The biggest thing missing from the Android tablet experience is access to the Android Market. If you pick up a tablet like the Archos 5 Internet Tablet, you get a decent web browser and user interface, but you don’t have access to the official Google apps like Gmail or Google Calendar. And you can’t download the more than 50,000 apps available in the Android Market unless you install unofficial software that members of the Archos tablet hacking community have come up with to enabled Market access.

But we’re starting to see mounting evidence that Google does plan to offer a more tablet-friendly version of Android — or at least to offer access to the Android Market. First, when Google introduced the new Google TV initiative last week, the company mentioned that you’ll be able to download apps from the Android Market on Google TV devices. That’s the first time Google has acknowledged that you’ll ever be able to access the Android Market on something that’s not a phone.

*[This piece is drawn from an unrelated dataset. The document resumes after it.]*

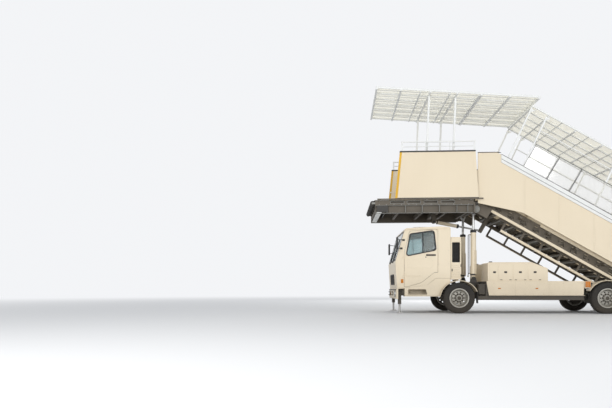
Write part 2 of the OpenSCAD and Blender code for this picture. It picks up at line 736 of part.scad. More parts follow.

Second, in an interview with Laptop Magazine, NVIDIA CEO Jen-Hsun Huang said that part of the reason we haven’t seen any major companies put out tablets with NVIDIA Tegra 2 graphics yet is because Android isn’t ready for tablets… yet. He says that part of the appeal of an Android tablet is access to the Android Market, and he’d be in a pretty good position to know whether Google is actually planning to offer Market access to tablets. Either that, or NVIDIA picked the wrong horse and really should have pushed Windows CE as the operating system of choice for Tegra tablets.

He also seems interested in working with WebOS, the mobile operating system developed by Palm and recently acquired by HP.

Huang also seems to share Steve Jobs’ vision of tablets as content consumption devices rather than content creation tools. He suggests that there’s a “multi-billion unit opportunity” to develop netbooks and tablets for people to use when they want to consume content instead of creating movies, PowerPoint slides, or perform other complex tasks which might require a more powerful computer.